Leinster’s promising Ryan the latest Ireland U20s captain from Michael’s

Murray Kinsella

There’s something about St. Michael’s College and the Ireland U20 captaincy.

Luke McGrath, Dan Leavy, Nick McCarthy and Josh Murphy have all come through the Ailesbury Road school in recent years to lead their country at this age grade, with second row James Ryan the latest in line.

James Ryan


Others such as Noel Reid, Ross Byrne, Ross Molony, Cian Kelleher and Denis Coulson have come off the Michael’s production line in the last number of seasons, but many argue that 19-year-old Ryan is the most promising of the lot.

The son of former Leinster back row Mark, Ryan has already skippered Ireland at U18 level and also led the Leinster U18s, U19s and U20s, as well as his school’s Senior Cup team.

This Friday night in Donnybrook, the visit of Wales for Ireland’s opening clash of the U20 Six Nations [KO 7.35pm] provides Ryan with perhaps his biggest test yet.

The Lansdowne clubman is “really proud” to have been handed the honour by head coach Nigel Carolan, but points out that the likes of Munster U20 captain Paul Kiernan and Ulster U20 captain Andrew McBurney will be important in aiding his leadership.

Standing at 6’8″ and now weighing 108kg after his routine of four weights sessions a week with Dave Fagan and the Leinster sub-academy, Ryan is part of a relatively hefty batch of Ireland U20 forwards this season.

Returning prop pair Conan O’Donnell – a tighthead of eight senior Connacht caps – and loosehead Andrew Porter – whose physical prowess is remarkable – will be important and Ryan is enthusiastic about playing behind those men.

“I think the pack is probably bigger than other years, guys like Andrew and Conan, they’re big fellas and will hopefully give us an edge in the scrum,” says Ryan.

“Obviously we’ve got a lot of talented backs as well who have a lot of x-factor, guys like [Leinster fullback] Jack Power, [Ulster wing] Jacob Stockdale, those kind of guys. It seems like a decent mix.”

James Ryan is tackled by Brian Mollen


Given that the Ireland U20s pack struggled at times last season against the likes of Wales, the additional weight and strength this season is particularly welcome.

Ryan is consistently improving as an athlete himself, as his performances on the pitch continue to stand out. He was everywhere in the U20s’ 66-12 win over a Leinster development side in December in front of a Donnybrook crowd that included Joe Schmidt.
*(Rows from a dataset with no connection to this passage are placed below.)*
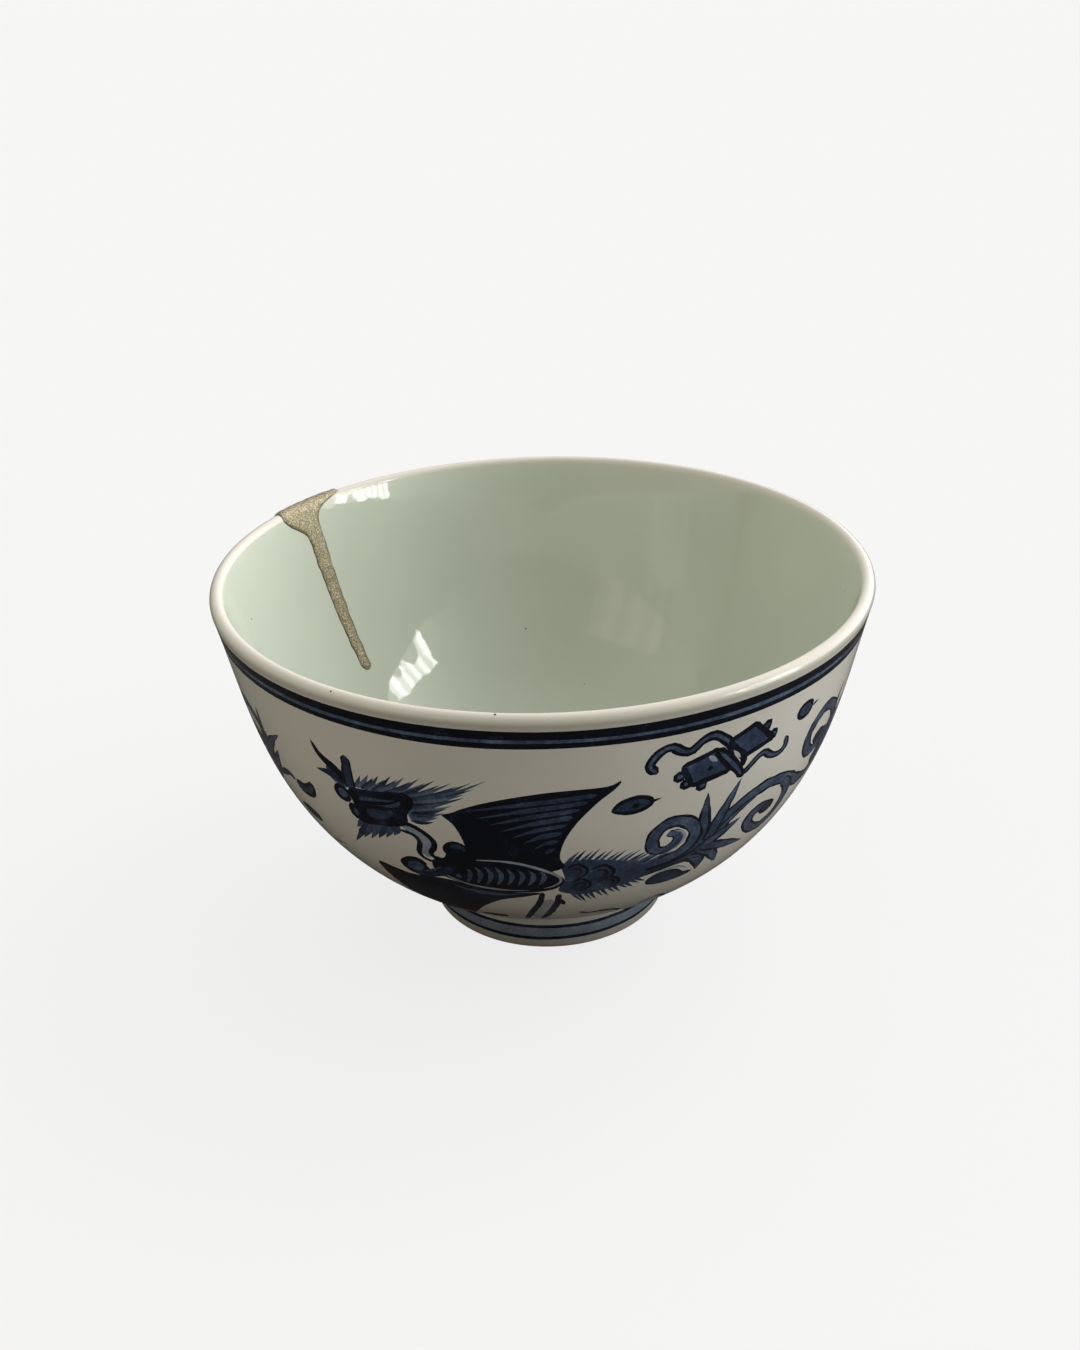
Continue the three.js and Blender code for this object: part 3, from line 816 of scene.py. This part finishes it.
def close_cut(bm, mark_layer):
    """Builds the two broken faces of the wall, from the outer edge of the cut to its inner edge."""
    top = SECTION.rise[-1][1]
    rim = {vert for edge in bm.edges if len(edge.link_faces) == 1 for vert in edge.verts}
    made = []
    for side in (1, -1):
        chains = ([], [])
        for vert in rim:
            azimuth = math.degrees(math.atan2(vert.co.y, vert.co.x)) % 360
            if abs(azimuth - SEAM_AZIMUTH) > CHIP_HALF_SPAN:
                continue
            aside = side * (azimuth - SEAM_AZIMUTH - SEAM_LEAN * (vert.co.z / MM - SEAM_BOTTOM))
            if aside > -ASIDE_SLACK:
                if vert[mark_layer] < top + SLACK:
                    chains[0].append(vert)
                if vert[mark_layer] > top - SLACK:
                    chains[1].append(vert)
        first, second = (sorted(chain, key=lambda vert: vert.co.z) for chain in chains)
        made += zip_chains(bm, first, second)
    return made


def finished_object(name, bm, material, node):
    """An object at the origin holding the bmesh, which stands for a node of the frame."""
    mesh = bpy.data.meshes.new(name)
    bm.to_mesh(mesh)
    bm.free()
    mesh.materials.append(material)
    piece = bpy.data.objects.new(name, mesh)
    bpy.context.scene.collection.objects.link(piece)
    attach(piece, "root")
    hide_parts(node)
    return piece


def build_cup(look):
    """The painted porcelain cup as one closed skin, with the mend's cut through its wall."""
    bm = bmesh.new()
    mark_layer = bm.verts.layers.float.new("mark")
    inside_layer = bm.verts.layers.float.new("inside")
    ink_layer = bm.faces.layers.float.new("ink")
    cut_layer = bm.faces.layers.int.new("broken")
    points, faces, inks = painted_skin()
    verts = []
    for point in points:
        vert = bm.verts.new(wrapped(point.x / DEGREE, point.y))
        vert[mark_layer] = point.y
        verts.append(vert)
    for corners, ink in zip(faces, inks):
        if ink != CUT:
            bm.faces.new([verts[corner] for corner in corners])[ink_layer] = ink
    bmesh.ops.delete(bm, geom=[vert for vert in bm.verts if not vert.link_faces], context="VERTS")
    spin_stretch(bm, 0, SECTION.foot, UNDER_ROWS, mark_layer)
    spin_stretch(bm, SKIN_END, SECTION.end, FLOOR_ROWS, mark_layer)
    bmesh.ops.remove_doubles(bm, verts=bm.verts, dist=WELD * MM)
    bmesh.ops.dissolve_degenerate(bm, edges=bm.edges, dist=WELD * MM / 10)
    fill_slivers(bm)
    for face in close_cut(bm, mark_layer):
        face[cut_layer] = 1
    bmesh.ops.recalc_face_normals(bm, faces=bm.faces)
    for face in bm.faces:
        face.smooth = True
    for vert in bm.verts:
        vert[inside_layer] = smooth_step((vert[mark_layer] - SECTION.lip) / (SECTION.wall - SECTION.lip))
    piece = finished_object("painted_cup", bm, porcelain_material(look), "porcelain_cup")
    set_true_normals(piece.data)


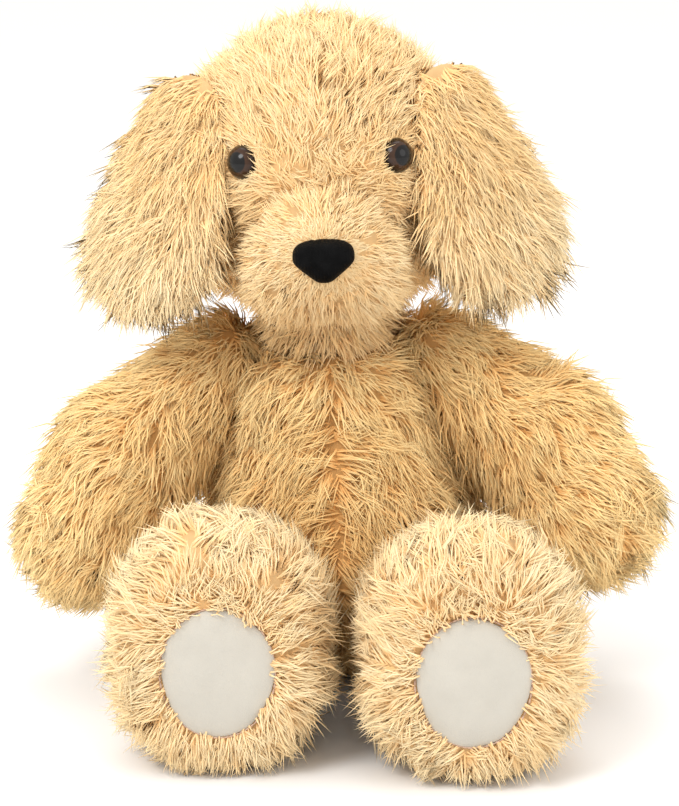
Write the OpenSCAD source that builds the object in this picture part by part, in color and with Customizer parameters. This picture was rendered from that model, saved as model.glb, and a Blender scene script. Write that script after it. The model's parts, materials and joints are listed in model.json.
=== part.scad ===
// Sitting plush dog: every sewn skin, its fill, and the small parts that close and trim it.
// X runs towards the dog's own left side, -Y is the way it faces, Z is up, and it sits on z = 0.
// Each limb ends in a round root that lies in a round hollow of the torso, with a soft wad of
// fill at the centre of that root, so that the limb can turn about the wad in two directions.

/* [Body] */
// Radius of the seat and belly
belly_r = 58; // [56:0.5:60]
// Height of the middle of the belly
belly_z = 50; // [48:1:52]
// Radius of the chest
chest_r = 42; // [40:0.5:43]
// Height of the middle of the chest
chest_z = 112; // [108:1:114]
// Angle that the upper body leans towards its own right
lean = 2.5; // [0:0.5:4]

/* [Head] */
// Radius of the head
head_r = 56; // [53:0.5:56.5]
// Height of the middle of the head
head_z = 218; // [214:1:220]
// Distance that the head stands in front of the seat's middle
head_forward = 12; // [8:1:16]
// Radius of the muzzle
muzzle_r = 26; // [24:0.5:27]
// Diameter of an eye
eye_d = 14; // [12:0.5:15]
// Distance between the eyes' centres
eye_pitch = 62; // [56:1:66]
// Width of the nose
nose_w = 24; // [22:0.5:26]

/* [Ears] */
// Length of an ear
ear_len = 102; // [90:1:104]
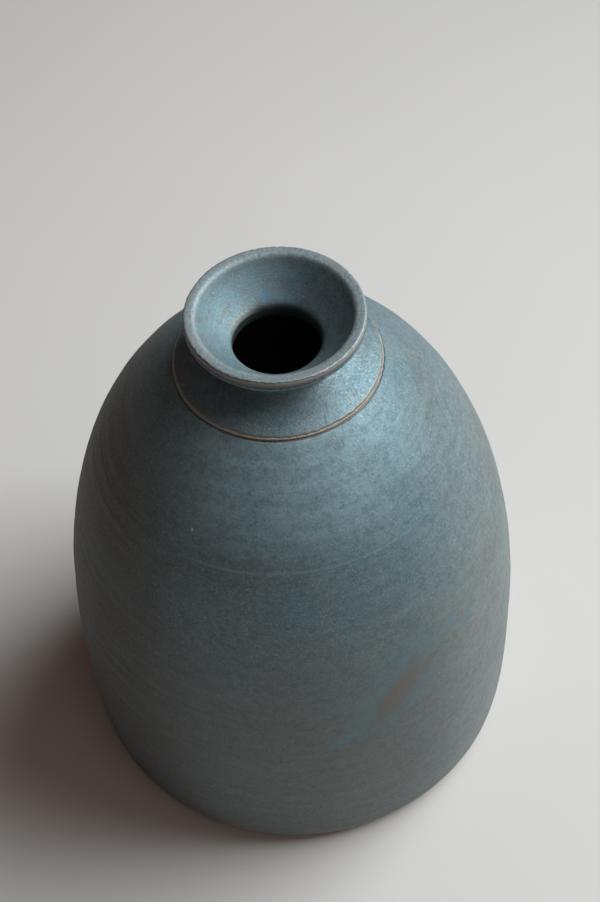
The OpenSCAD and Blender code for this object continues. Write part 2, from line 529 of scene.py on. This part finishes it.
BLUE, PALER_BLUE = rgb(0.165, 0.262, 0.312), rgb(0.198, 0.284, 0.315)
BLOOM_AND_HIGHLIGHT_BLUE = rgb(0.295, 0.44, 0.51)
GREY, DRIFT_GREY = rgb(0.180, 0.207, 0.205), rgb(0.185, 0.185, 0.19)
# The first grey on the next line is painted shade for the dark left side, and the second is painted
# light for the paler right side
PAINTED_SHADE_GREY, PAINTED_LIGHT_GREY = rgb(0.110, 0.107, 0.102), rgb(0.29, 0.325, 0.325)
LINE_DARK, BRUSH_PALE = rgb(0.10, 0.145, 0.16), rgb(0.26, 0.38, 0.42)
MOTTLE_DARK = rgb(0.09, 0.125, 0.14)
CRYSTAL_PALE, GRAIN_DARK = rgb(0.34, 0.49, 0.56), rgb(0.06, 0.08, 0.085)
RAISED_PALE = rgb(0.25, 0.40, 0.44)
HALO_BLUE, SMEAR_BLUE = rgb(0.13, 0.235, 0.28), rgb(0.13, 0.26, 0.33)
LEAF_GREY, LEAF_BROWN = rgb(0.155, 0.15, 0.14), rgb(0.225, 0.17, 0.14)
# The colour on the next line is painted light for the lit left wall of the bowl
BOWL_PAINTED_LIGHT = rgb(0.27, 0.385, 0.44)
BOWL_BROWN, BOWL_TEAL = rgb(0.175, 0.185, 0.175), rgb(0.18, 0.335, 0.375)
RUN_BLUE, CRUMB_WHITE = rgb(0.15, 0.30, 0.46), rgb(0.68, 0.71, 0.70)
LIP_PALE_AND_HIGHLIGHT, LIP_WORN = rgb(0.35, 0.43, 0.46), rgb(0.33, 0.335, 0.34)
THIN_BROWN, THROAT_TAN = rgb(0.26, 0.24, 0.205), rgb(0.30, 0.29, 0.24)
# The colour on the next line is painted shade for the throat
THROAT_SHADE = rgb(0.035, 0.033, 0.028)

# The glaze changes from one height or x to another, and the change with x is painted shade on the
# left and painted light on the right. Soft clouds of this width move both by up to a drift
CLOUD = 24
GREY_FROM_H, GREY_TO_H, GREY_H_DRIFT = 118, 72, 34
LEFT_FROM_X, LEFT_TO_X, LEFT_DRIFT = -12, -34, 12
RIGHT_FROM_X, RIGHT_TO_X, RIGHT_DRIFT = 28, 47, 8
# The marks on the lower body: the body's radius there, and the leaf's azimuth, height and lean
MARKS_R = 51
LEAF_AZIMUTH, LEAF_H, LEAF_LEAN = -65, 60.2, 48
# Azimuth, height, lean, length and width of the leaf's two tips
LEAF_TIPS = ((-61, 66.5, 68, 5, 1.7), (-56.5, 64.3, 35, 4.5, 1.5))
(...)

Last month saw Ryan make his first start for Leinster ‘A’ at the same venue in the B&I Cup win over Rotherham, as he again impressed.

“I didn’t really know a lot about what to expect, although I got a taste the week previous against Moseley with 20 minutes off the bench, but it was a step up in terms of the tempo and the collisions were that bit more physical to what I was used to,” says Ryan.

But I didn’t feel out of place or anything and it is a good warm-up before Wales in the Six Nations, it’s probably a similar enough standard.”

The forthcoming Six Nations is the only rugby focus in Ryan’s mind at present – a History and Politics degree in UCD will keep him occupied off the pitch – but he is likely to advance into the Leinster academy next season.

The Ireland U20s mean everything right now, though this set-up serves partly as a developmental tool along the pathway. What are the things Ryan feels he needs to do to continue to grow as a second row?

“I think the fundamental parts of the game, like set-piece,” says the 19-year-old, who has experience in the back row and even started a game at blindside flanker for Lansdowne this season.

James Ryan with Mikey Hoey


“I’ve got to be a decent lineout player and work on my scrum profile, that kind of thing.

“Around the park, I think the best second rows are guys like Eben Etzebeth and Courtney Lawes, they all have great work rates and cover a lot of ground, put in a lot of tackles, hit a lot of rucks. Then you want to have that bit of athleticism, add a bit of ball carrying to your game ideally.”

Carolan’s focus on the core skills of the game is of benefit too, as Ryan’s handling ability continues to be pushed alongside those physical elements.


When we’re in camp we do a lot of handling drills; catch and pass is so important. It is a part of my game and we do skills sessions with Leinster every Friday, the catch and pass is a thing we focus in on a lot.”

The sense is that Ryan is a man who prefers to do his talking on the pitch, and he will be pivotal if Carolan’s Ireland U20s are to enjoy success this season.